TO DO -
Print all of the data exactly as written.

AVAILABLE DATA -
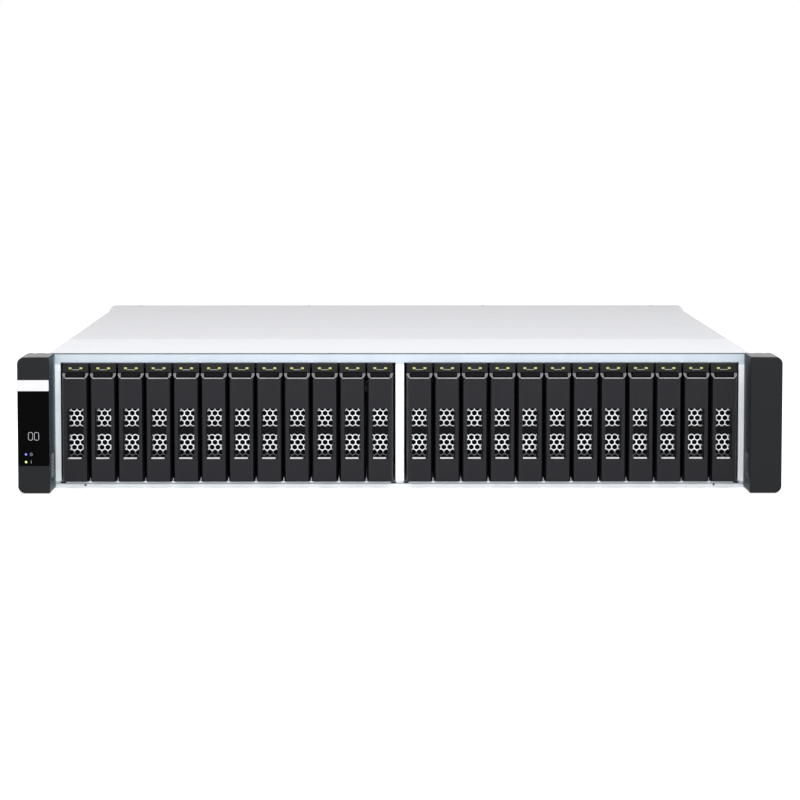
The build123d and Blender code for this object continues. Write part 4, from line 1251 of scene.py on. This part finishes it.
# %% Power modules
GUARD_WIRE = 0.6 * MM
GUARD_SHARES = (0.3, 0.55, 0.8, 1.05)
SPOKE_SHARES = (0.3, 1.18)
SPOKE_TURNS = math.pi / 4 + np.arange(4) * math.pi / 2
PIN_PLACES = ((-7.0 * MM, -2.0 * MM), (0.0, 2.0 * MM), (7.0 * MM, -2.0 * MM))
LIGHT_ABOVE_INLET = 6.0 * MM
CASE_SCREW_INSET = 4.0 * MM
# The inlet's well is a black plate: the inlet's own black plastic and painted shade in its recess.
well = plate(rounded_outline(24 * MM, 17 * MM, 3 * MM), 0.2 * MM, 0.05 * MM)
pin = plate(rounded_outline(2.0 * MM, 4.4 * MM, 0.4 * MM, 3), 2.4 * MM, 0.5 * MM)
lamp = plate(circle_outline(1.3 * MM, 16), 0.6 * MM, 0.4 * MM)
for side in ("left", "right"):
    node = "power_module_" + side
    body = body_of_node[node]
    case, *fans, handle, inlet = solids_of(node)
    points, faces, numbers = joined_arrays([case, *fans, handle, inlet])
    mesh = softened(node, points, faces, [module_zinc, fan_black, ejector_blue], 0.2 * MM,
                    np.array([0, 1, 1, 2, 1])[numbers])
    piece(node + "_dressed", mesh, body, [node])
    case_low, case_high = span(case[0])
    guard_parts = []
    for fan_points, _ in fans:
        fan_low, fan_high = span(fan_points)
        radius = (fan_high[2] - fan_low[2]) / 2
        place = ((fan_low[0] + fan_high[0]) / 2, case_high[1] + GUARD_WIRE, (fan_low[2] + fan_high[2]) / 2)
        spoke = wire_spoke(*(radius * share for share in SPOKE_SHARES), GUARD_WIRE)
        guard_parts += [at(wire_ring(radius * share, GUARD_WIRE), place) for share in GUARD_SHARES]
        guard_parts += [at(turned_in_plane(spoke, turn), place) for turn in SPOKE_TURNS]
    small_piece("fan_guards_" + side, guard_parts, [wire_nickel], [0] * len(guard_parts), body)
    inlet_low, inlet_high = span(inlet[0])
    inlet_x, _, inlet_z = (inlet_low + inlet_high) / 2
    inlet_parts = [at(well, (inlet_x, case_high[1], inlet_z), REAR_TURN)]
    inlet_parts += [at(pin, (inlet_x + x, case_high[1], inlet_z + z), REAR_TURN) for x, z in PIN_PLACES]
    small_piece("inlet_pins_" + side, inlet_parts, [black_and_recess_shade, wire_nickel], [0] + [1] * len(PIN_PLACES),
                body)
    light_place = (inlet_x, case_high[1], inlet_high[2] + LIGHT_ABOVE_INLET)
    small_piece("power_light_" + side, [at(lamp, light_place, REAR_TURN)], [green_light], [0], body)
    places = [(x, case_high[1], z) for x in (case_low[0] + CASE_SCREW_INSET, case_high[0] - CASE_SCREW_INSET)
              for z in (case_low[2] + CASE_SCREW_INSET, case_high[2] - CASE_SCREW_INSET)]
    screws("power_screws_" + side, places, 1.8 * MM, REAR_TURN, body)
print("power modules done")

# %% [markdown]
# ## Sides and lid
# Low rivets hold the tub's walls to the bulkheads, and small screws hold the lid near its rear edge.

# %% Rivets and lid screws
rivet = plate(circle_outline(2.2 * MM, 20), 0.7 * MM, 0.6 * MM)
RIVET_ROWS = (16 * MM, 66 * MM)
RIVET_DEPTHS = np.linspace(-110 * MM, 200 * MM, 6)
WALL_INSET = 4.0 * MM
wall_x = cover_high[0] - WALL_INSET
rivets = [at(rivet, (side * wall_x, y, z), LEFT_TURN if side < 0 else RIGHT_TURN)
          for side in (-1, 1) for y in RIVET_DEPTHS for z in RIVET_ROWS]
small_piece("wall_rivets", rivets, [screw_steel], [0] * len(rivets), "root")
SCREW_SINK = 0.95 * MM
SCREW_INSET = 8.0 * MM
LID_SCREW_X = (-205 * MM, -70 * MM, 70 * MM, 205 * MM)
lid_screws = [(x, cover_high[1] - SCREW_INSET, cover_high[2] - SCREW_SINK) for x in LID_SCREW_X]
screws("lid_screws", lid_screws, 2.4 * MM, TOP_TURN, "root")
print("rivets", len(rivets))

RESPONSE TO THE TASK -
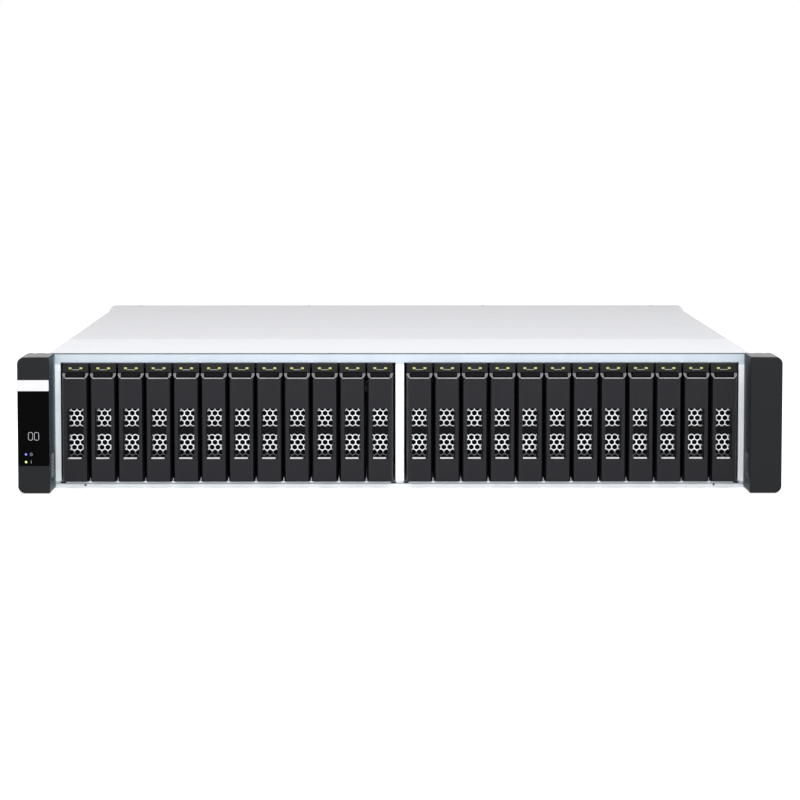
The build123d and Blender code for this object continues. Write part 4, from line 1251 of scene.py on. This part finishes it.
# %% Power modules
GUARD_WIRE = 0.6 * MM
GUARD_SHARES = (0.3, 0.55, 0.8, 1.05)
SPOKE_SHARES = (0.3, 1.18)
SPOKE_TURNS = math.pi / 4 + np.arange(4) * math.pi / 2
PIN_PLACES = ((-7.0 * MM, -2.0 * MM), (0.0, 2.0 * MM), (7.0 * MM, -2.0 * MM))
LIGHT_ABOVE_INLET = 6.0 * MM
CASE_SCREW_INSET = 4.0 * MM
# The inlet's well is a black plate: the inlet's own black plastic and painted shade in its recess.
well = plate(rounded_outline(24 * MM, 17 * MM, 3 * MM), 0.2 * MM, 0.05 * MM)
pin = plate(rounded_outline(2.0 * MM, 4.4 * MM, 0.4 * MM, 3), 2.4 * MM, 0.5 * MM)
lamp = plate(circle_outline(1.3 * MM, 16), 0.6 * MM, 0.4 * MM)
for side in ("left", "right"):
    node = "power_module_" + side
    body = body_of_node[node]
    case, *fans, handle, inlet = solids_of(node)
    points, faces, numbers = joined_arrays([case, *fans, handle, inlet])
    mesh = softened(node, points, faces, [module_zinc, fan_black, ejector_blue], 0.2 * MM,
                    np.array([0, 1, 1, 2, 1])[numbers])
    piece(node + "_dressed", mesh, body, [node])
    case_low, case_high = span(case[0])
    guard_parts = []
    for fan_points, _ in fans:
        fan_low, fan_high = span(fan_points)
        radius = (fan_high[2] - fan_low[2]) / 2
        place = ((fan_low[0] + fan_high[0]) / 2, case_high[1] + GUARD_WIRE, (fan_low[2] + fan_high[2]) / 2)
        spoke = wire_spoke(*(radius * share for share in SPOKE_SHARES), GUARD_WIRE)
        guard_parts += [at(wire_ring(radius * share, GUARD_WIRE), place) for share in GUARD_SHARES]
        guard_parts += [at(turned_in_plane(spoke, turn), place) for turn in SPOKE_TURNS]
    small_piece("fan_guards_" + side, guard_parts, [wire_nickel], [0] * len(guard_parts), body)
    inlet_low, inlet_high = span(inlet[0])
    inlet_x, _, inlet_z = (inlet_low + inlet_high) / 2
    inlet_parts = [at(well, (inlet_x, case_high[1], inlet_z), REAR_TURN)]
    inlet_parts += [at(pin, (inlet_x + x, case_high[1], inlet_z + z), REAR_TURN) for x, z in PIN_PLACES]
    small_piece("inlet_pins_" + side, inlet_parts, [black_and_recess_shade, wire_nickel], [0] + [1] * len(PIN_PLACES),
                body)
    light_place = (inlet_x, case_high[1], inlet_high[2] + LIGHT_ABOVE_INLET)
    small_piece("power_light_" + side, [at(lamp, light_place, REAR_TURN)], [green_light], [0], body)
    places = [(x, case_high[1], z) for x in (case_low[0] + CASE_SCREW_INSET, case_high[0] - CASE_SCREW_INSET)
              for z in (case_low[2] + CASE_SCREW_INSET, case_high[2] - CASE_SCREW_INSET)]
    screws("power_screws_" + side, places, 1.8 * MM, REAR_TURN, body)
print("power modules done")

# %% [markdown]
# ## Sides and lid
# Low rivets hold the tub's walls to the bulkheads, and small screws hold the lid near its rear edge.

# %% Rivets and lid screws
rivet = plate(circle_outline(2.2 * MM, 20), 0.7 * MM, 0.6 * MM)
RIVET_ROWS = (16 * MM, 66 * MM)
RIVET_DEPTHS = np.linspace(-110 * MM, 200 * MM, 6)
WALL_INSET = 4.0 * MM
wall_x = cover_high[0] - WALL_INSET
rivets = [at(rivet, (side * wall_x, y, z), LEFT_TURN if side < 0 else RIGHT_TURN)
          for side in (-1, 1) for y in RIVET_DEPTHS for z in RIVET_ROWS]
small_piece("wall_rivets", rivets, [screw_steel], [0] * len(rivets), "root")
SCREW_SINK = 0.95 * MM
SCREW_INSET = 8.0 * MM
LID_SCREW_X = (-205 * MM, -70 * MM, 70 * MM, 205 * MM)
lid_screws = [(x, cover_high[1] - SCREW_INSET, cover_high[2] - SCREW_SINK) for x in LID_SCREW_X]
screws("lid_screws", lid_screws, 2.4 * MM, TOP_TURN, "root")
print("rivets", len(rivets))